Thank you. [Operator Instructions] Our next question comes from the line of Frank Sparacino from First Analysis. You may begin.

Frank Sparacino

Analyst

Hi guys. Just one question for me. In the cloud, the deployment situation do you feel like anything has changed from a competitive sales cycle standpoint good or bad for you? Thanks.

Phong Le

Analyst

Hi, Frank. Good to hear from you. In cloud in general, I would say most of the dynamic, externally that we’ve seen and we talked about it at the beginning of 2019 and it's further accelerating in 2020, is a plan with pretty much every one of our customers to move some sort of BI load to the cloud. There isn't one that isn't contemplating it or asking for us to participate in a road mapping or an upgrade process. The second dynamic I would say that we've seen increase significantly in 2019 and leading into 2020 is the advent of enterprise grade cloud data warehouse providers, and the increased interest in moving data warehousing loads to the cloud has had definitely a halo effect on customers wanting to move their BI workloads to the cloud. From a competitive perspective, I wouldn't say we've seen any significant changes as it relates to cloud. Mike had mentioned the – or the change of ownership of Tableau over to Salesforce. And we're still in the early stages of seeing how that impacts customer reaction. We are seeing a lot of noise and some competition from Power BI. And some of your more traditional cloud data warehouse, I'll call it, our BI niche players, we're seeing less traction and less noise from – I think it's Power BI takes over market share from them.
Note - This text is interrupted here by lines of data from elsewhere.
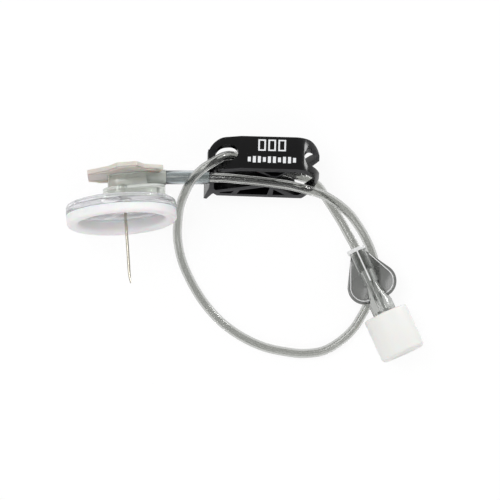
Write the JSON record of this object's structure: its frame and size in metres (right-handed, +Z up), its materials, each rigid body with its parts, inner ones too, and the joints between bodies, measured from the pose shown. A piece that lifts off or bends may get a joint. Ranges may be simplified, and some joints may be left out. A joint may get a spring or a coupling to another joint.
{
  "type": "huber needle infusion set",
  "caption": "Huber needle infusion set: winged right-angle port needle in a clear safety base with comfort pad, extension tube, black pinch clamp and capped luer connector, lying on its side.",
  "frame": {"origin": "on the table, under the middle of the needle set (everything but the tube and the pieces on it)", "axes": "X along the tubing port as it leaves the hub, Y across the table with the needle pointing to minus Y, Z up from the table"},
  "size_m": [0.0892, 0.0566, 0.0278],
  "materials": {
    "clear_plastic": "clear moulded polycarbonate",
    "spring_steel": "cold rolled spring steel leaf",
    "white_foam": "soft white moulded pad, slightly translucent",
    "needle_steel": "drawn stainless tube",
    "soft_grey": "soft translucent grey moulding",
    "clear_tubing": "extruded flexible clear tubing",
    "black_plastic": "gloss black moulding",
    "smoky_plastic": "clear moulding that reads grey on its own walls",
    "white_plastic": "satin white moulding"
  },
  "bodies": {
    "infusion_line": {"needle_hub": "clear_plastic", "needle": "needle_steel", "wing_grip": "soft_grey", "tubing_sleeve": "clear_tubing", "extension_tube": "clear_tubing", "pinch_clamp": "black_plastic", "luer_connector": "smoky_plastic"},
    "safety_base": {"base_plate": "clear_plastic", "safety_housing": "clear_plastic", "lock_clip": "spring_steel", "comfort_pad": "white_foam"},
    "cap": {"luer_cap": "white_plastic"}
  },
  "joints": [
    {"name": "safety_slide", "type": "slide", "parent": "infusion_line", "child": "safety_base", "axis": [0.0685, -0.9797, 0.1883], "range_m": [0, 0.02]},
    {"name": "cap_pull", "type": "slide", "parent": "infusion_line", "child": "cap", "axis": [0.4118, -0.9079, 0.0785], "range_m": [0, 0.009]}
  ]
}
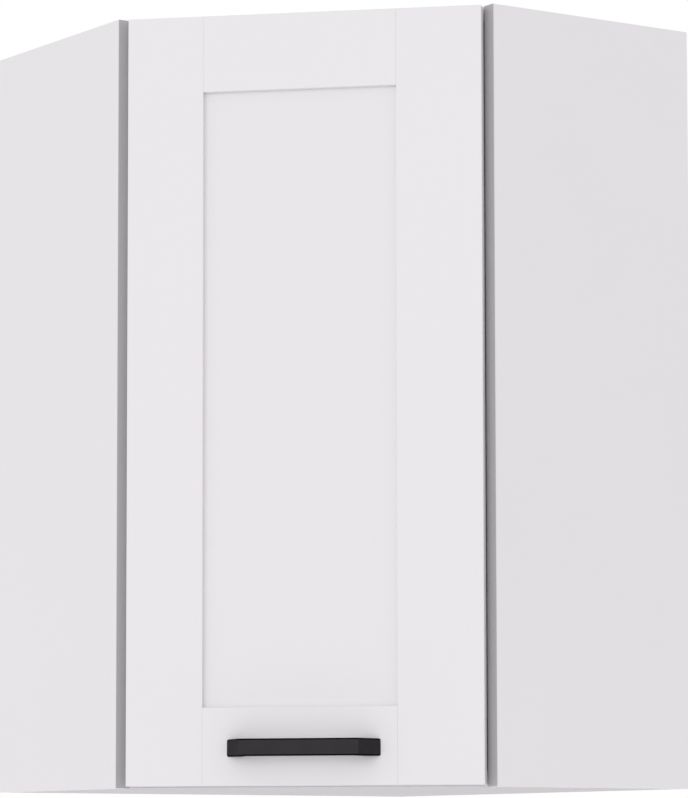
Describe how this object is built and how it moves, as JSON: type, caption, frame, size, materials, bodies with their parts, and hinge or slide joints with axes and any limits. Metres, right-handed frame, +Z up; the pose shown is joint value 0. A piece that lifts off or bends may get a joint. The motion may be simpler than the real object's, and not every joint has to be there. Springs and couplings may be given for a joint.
{
  "type": "corner wall cabinet",
  "caption": "Diagonal corner wall cabinet in white board with one framed door at 45 degrees, shelves inside, a dark bow handle and wall hangers.",
  "frame": {"origin": "centre of the 600 mm square footprint, on the underside of the carcase", "axes": "+Z up; the left wall of the room is the plane X = -0.3 m and the right wall the plane Y = +0.3 m, so the corner of the room is at (-0.3, 0.3) and the door faces between +X and -Y"},
  "size_m": [0.6, 0.6, 0.9],
  "materials": {
    "board": "white melamine-faced chipboard, satin",
    "back_board": "thin white hardboard, low sheen",
    "door_paint": "white lacquered fibreboard, silk",
    "dark_metal": "charcoal powder coat, satin",
    "steel": "nickel plated, satin",
    "zinc": "die-cast zinc alloy, matt",
    "plastic": "white moulded plastic, matt",
    "clear_rubber": "translucent soft pad"
  },
  "bodies": {
    "cabinet": {"side_left": "board", "side_right": "board", "bottom_board": "board", "top_board": "board", "back_left": "back_board", "back_right": "back_board", "corner_post_left": "board", "corner_post_right": "board", "shelf_lower": "board", "shelf_pin_lower_side_left": "steel", "shelf_pin_lower_side_right": "steel", "shelf_pin_lower_post_left": "steel", "shelf_pin_lower_post_right": "steel", "shelf_upper": "board", "shelf_pin_upper_side_left": "steel", "shelf_pin_upper_side_right": "steel", "shelf_pin_upper_post_left": "steel", "shelf_pin_upper_post_right": "steel", "cam_bottom_left": "zinc", "cam_bottom_right": "zinc", "cam_top_left": "zinc", "cam_top_right": "zinc", "hanger_housing_left": "plastic", "hanger_hook_left": "steel", "hanger_height_screw_left": "steel", "hanger_depth_screw_left": "steel", "hanger_housing_right": "plastic", "hanger_hook_right": "steel", "hanger_height_screw_right": "steel", "hanger_depth_screw_right": "steel", "hinge_lower_arm": "steel", "hinge_lower_plate": "steel", "hinge_lower_plate_screw_low": "steel", "hinge_lower_plate_screw_high": "steel", "hinge_lower_clamp_screw": "steel", "hinge_lower_adjuster_screw": "steel", "hinge_upper_arm": "steel", "hinge_upper_plate": "steel", "hinge_upper_plate_screw_low": "steel", "hinge_upper_plate_screw_high": "steel", "hinge_upper_clamp_screw": "steel", "hinge_upper_adjuster_screw": "steel"},
    "door": {"door_stile_left": "door_paint", "door_stile_right": "door_paint", "door_rail_bottom": "door_paint", "door_rail_top": "door_paint", "door_panel": "door_paint", "handle": "dark_metal", "bumper_bottom": "clear_rubber", "bumper_top": "clear_rubber", "handle_screw_left": "steel", "handle_screw_right": "steel", "hinge_lower_cup": "steel", "hinge_lower_pin": "steel", "hinge_lower_cup_screw_low": "steel", "hinge_lower_cup_screw_high": "steel", "hinge_upper_cup": "steel", "hinge_upper_pin": "steel", "hinge_upper_cup_screw_low": "steel", "hinge_upper_cup_screw_high": "steel"}
  },
  "joints": [
    {"name": "door_hinge", "type": "hinge", "parent": "cabinet", "child": "door", "pos_m": [-0.00106, -0.28348, 0.45], "axis": [0, 0, -1], "range_deg": [0, 100]}
  ]
}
But that's what we're seeing overall in cloud. And we're definitely happy to be part of the leading edge and getting our customers upgraded fairly rapidly to the cloud.

Frank Sparacino

Analyst

Thank you, Phong.

Operator

Operator

Thank you. And I'm not showing any further questions at this time. I like to turn the call back over to Michael for any closing remarks.

Michael Saylor

Analyst

Again I'd like to thank everybody for their support and we look forward to speaking with you again in 12 weeks, until then, all the best.

Operator

Operator

Ladies and gentlemen, this concludes today's conference call. Thank you for participating. You may now disconnect.